Detection comparison results of conventional object detection network.
Figure 8 summarizes the experimental setup with the test samples from the gathered to estimate the efficiency of prior frameworks based on different weather conditions such as normal, night, rain and snow. A performance measure was applied to compared the proposed with the prior models based on detection accuracy for different weather conditions. The FOD-YOLO net progresses the overall accuracy range by 8.57%, 6.17%, 5.19% and 1.24% better than SSD, Faster RCNN, Mask RCNN and YOLO respectively for normal conditions. Moreover, The FOD-YOLO net progresses the overall accuracy range by 14.7%, 13.0%, 9.65% and 7.51% better than SSD, Faster RCNN, Mask RCNN and YOLO respectively for rainy weather conditions. Though, the prior networks not achieved better fallouts in contrast to the proposed FOD-YOLO net in different weather conditions. However, the FOD-YOLO net does not achieve good results for rain, snow and night time.

Accuracy comparison of traditional object detection techniques.
Table 3 summarizes the experimental setup with the test samples from the gathered to estimate the efficiency of prior frameworks. A performance measure was applied to compared the proposed with the prior models based on detection accuracy. The FOD-YOLO net progresses the overall accuracy range by 4.72%, 0.73%, 13.18% and 5.44% better than YOLOv5s-VF [16], YOLO-GD [17], 2D-SSA + Deep network [18] and Faster RCNN [22] respectively. Though, the prior networks not achieved better fallouts in contrast to the proposed FOD-YOLO net. The FOD-YOLO net achieves a high accuracy value of 98.14% with minimal number of GFLOPS, demonstrating excellent object detection performance. However, the superior accuracy comes at the expense of computational efficiency. Its counterpart, the FOD-YOLO net, offers a faster demonstrating its proficiency in executing object detection tasks.
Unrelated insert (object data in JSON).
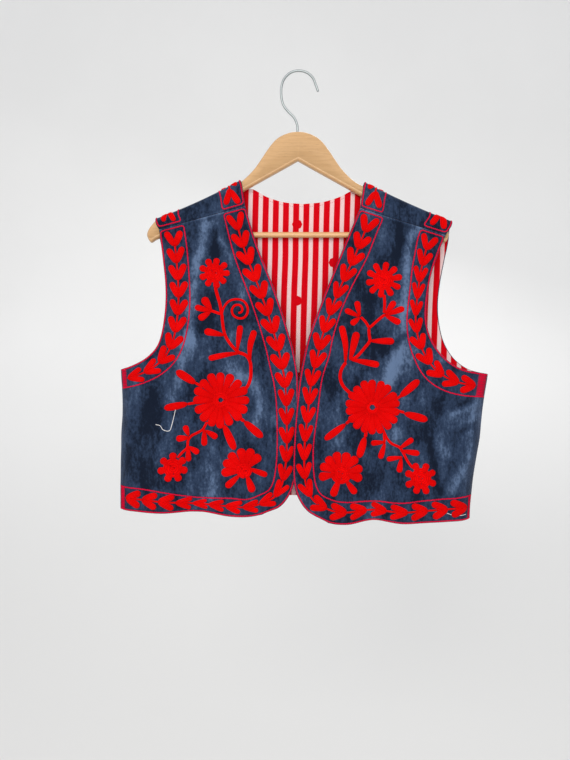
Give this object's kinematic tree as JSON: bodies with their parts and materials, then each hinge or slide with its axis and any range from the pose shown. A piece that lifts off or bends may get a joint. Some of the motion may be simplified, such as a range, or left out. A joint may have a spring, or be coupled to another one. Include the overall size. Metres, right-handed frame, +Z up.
{
  "type": "embroidered folk vest on a wooden hanger",
  "caption": "Open sleeveless velvet vest with red chain-stitch flowers and vines and a striped lining, hanging flat on a wooden hanger with a wire hook.",
  "frame": {"origin": "the point inside the crown of the hook, where the hook bears on whatever holds it", "axes": "+Z up, +X to the viewer's right, which is the wearer's left, and -Y to the garment's front"},
  "size_m": [0.5362, 0.0482, 0.656],
  "materials": {
    "velvet": "dark blue cotton velvet with a brushed, uneven pile",
    "striped_lining": "plain cotton with red and off-white stripes",
    "red_wool": "matte red wool yarn in chain stitch",
    "beech": "satin varnished beech",
    "pale_beech": "bare beech dowel",
    "steel_wire": "bright zinc-plated steel wire"
  },
  "bodies": {
    "root": {"right_front": "velvet", "left_front": "velvet", "back": "velvet", "back_lining": "striped_lining", "right_upper_flower": "red_wool", "right_big_flower": "red_wool", "right_small_flower": "red_wool", "right_corner_flower": "red_wool", "left_upper_flower": "red_wool", "left_big_flower": "red_wool", "left_small_flower": "red_wool", "left_corner_flower": "red_wool", "hanger_arms": "beech", "hanger_bar": "pale_beech", "hanger_hook": "steel_wire"}
  },
  "joints": []
}
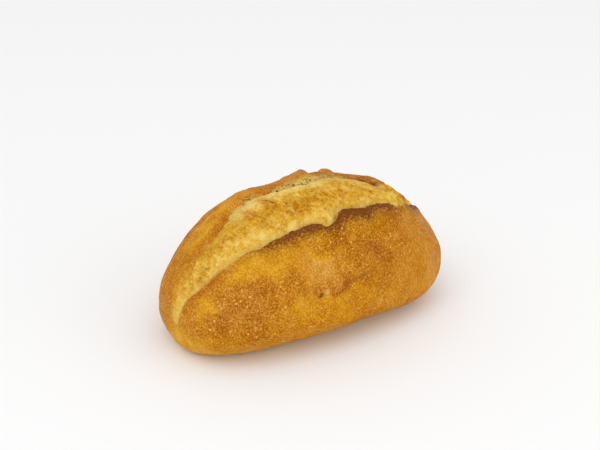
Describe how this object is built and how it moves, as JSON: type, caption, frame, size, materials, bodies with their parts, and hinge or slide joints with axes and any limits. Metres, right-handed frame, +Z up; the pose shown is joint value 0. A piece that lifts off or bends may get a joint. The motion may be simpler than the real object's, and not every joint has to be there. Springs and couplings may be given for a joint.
{
  "type": "bread roll",
  "caption": "Oval crusty bread roll with a flat underside and one lengthwise slash, its browned ear raised beside a paler swollen bloom.",
  "frame": {"origin": "middle of the roll's box, on the flat underside that it rests on", "axes": "+X along the roll to its far end, +Y across to the back edge of the slash, +Z up through the crown"},
  "size_m": [0.1384, 0.0812, 0.0625],
  "materials": {
    "crust": "matte golden brown bread crust, darker on the ear, pale yellow in the slash"
  },
  "bodies": {
    "root": {"bread_roll": "crust"}
  },
  "joints": []
}
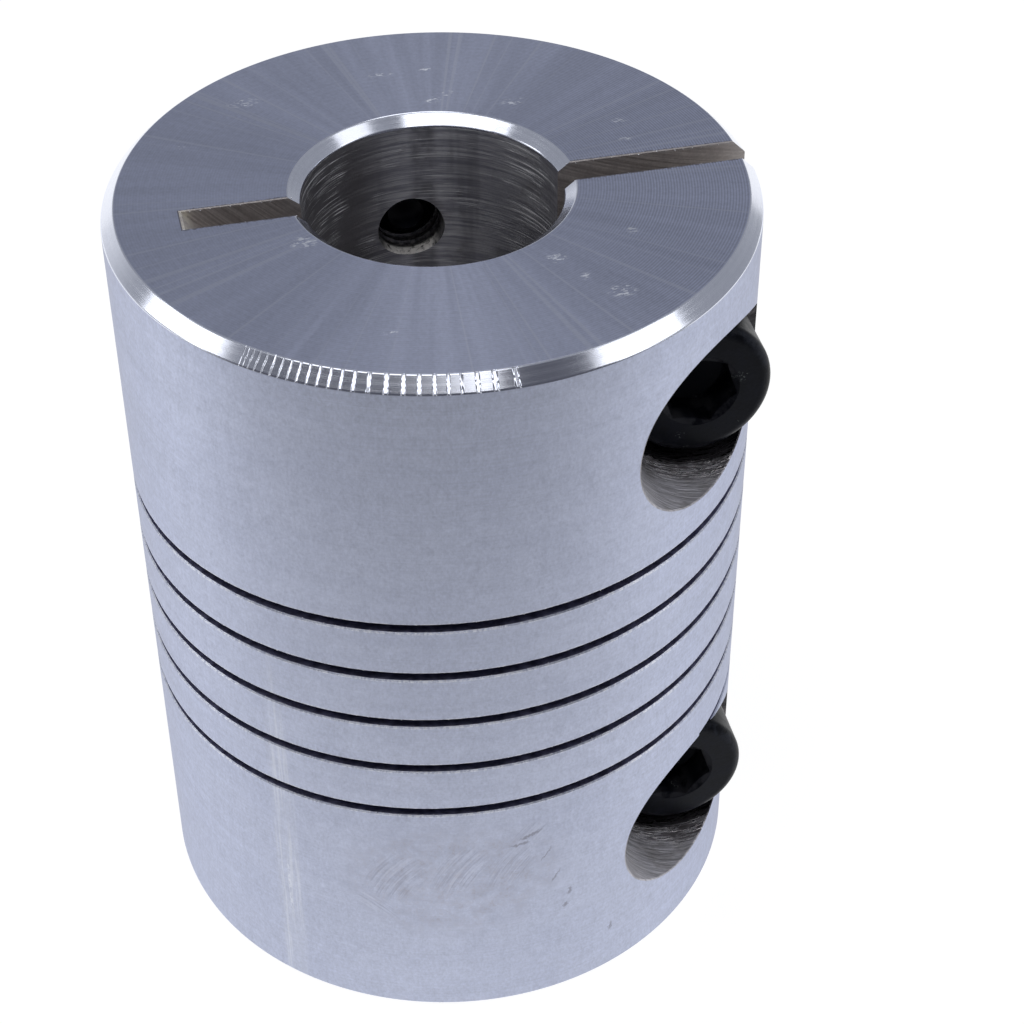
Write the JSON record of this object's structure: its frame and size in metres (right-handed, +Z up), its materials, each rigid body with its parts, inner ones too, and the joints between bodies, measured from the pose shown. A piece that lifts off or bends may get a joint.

Accuracy comparison of prior techniques and Proposed FOD-YOLO net
The proposed FOD-YOLO increases mean average precision (mAP) by 3.41% and improves frames per second (FPS) by 12.5%, as seen in Fig. 9 when compared to the YOLO-GD [17]. The proposed FOD-YOLO achieves significant gains in detection speed and accuracy when compared with YOLOv5s-VF [16], 2D-SSA + deep network [18] and Faster R-CNN [22]. Figure 7 shows the comparison of the proposed approach outperforms the current techniques. By comparing FPS and mAP across several networks, the FOD-YOLO has successfully achieved a good balance between speed and accuracy. From this comparison, our FOD-YOLO net is superior than other methods. So, the detected results of the proposed FOD-YOLO net are highly reliable for the detection of objects and faults in railway tracks.

Performance comparison based on mAP and FPS.
An ablation study was made to measure the effectiveness of proposed FOD-YOLO based on the collected dataset. As a result of this experiment, the two modification was done in the backbone of the FOD-YOLO network for detecting the defects and objects in the railway tracks. The effectiveness of the proposed model was evaluated by removing one by one for the assessment. According to a comparison, the recognition accuracy by removing these modules was illustrated in Table 4.
Ablation study of the proposed FOD-YOLO model
Ablation study of the proposed FOD-YOLO model
The proposed FOD-YOLO network was examined in terms of the performance metrics by removing SA-CSPDNand SE-EfficientNet. In this comparison, the proposed model attains better accuracy (96.48%) with SE-EfficientNet which comparatively high than the with SA-CSPDN (95.21%). Similarly, all the metrics are varied as well as accuracy. The EfficientNet is more appropriate for assessing identifying featural changes. On the other hand, the combination of these two modules yields high level of recognition accuracy (98.14%). From this ablation analysis, the proposed FOD-YOLO network model with these modules attains high accuracy in the identification of faults and objects in the railway tracks.
This work presents novel FOD-YOLO net for accurate detection of objects on tracks and detect the faults in trach fasteners. The deep learning based YOLOv8 has a backbone with modified version of the CSPDN53 architecture for detecting the objects on the track. The head of YOLOv8 consists of EfficientNet with multiple convolutional layers for detecting any defect in the track fasteners. Objects in an image are identified using a set of fully connected layers that predict bounding boxes, objectness scores, and class probabilities. The detection findings demonstrate that the proposed FOD-YOLO net performs better by visual records from the gathered dataset. From the experimental analysis, the proposed FOD-YOLO net yields the overall accuracy of 98.14% for efficient detection of objects and faults. The proposed YOLO was contrasted with the tradition object detectors in which it increases the overall accuracy by 4.82%, 5.44%, and 1.23% better than SSD, Faster RCNN, and Mask RCNN respectively. The FOD-YOLO net improves the overall accuracy range by 5.44%, 4.72%, 0.73%, and 13.18% better than FOD-YOLO net, YOLOv5s-VF, YOLO-GD, and 2D-SSA + Deep network respectively. However, the FOD-YOLO net does not achieve good results for different weather conditions namely rain, snow and night time due to the limited number of datasets. In future, the proposed model will be trained and tested with different datasets. Moreover, the proposed model will be extended with the advanced deep learning algorithms with IoT devices for practical implementation to avoid the railway track accidents.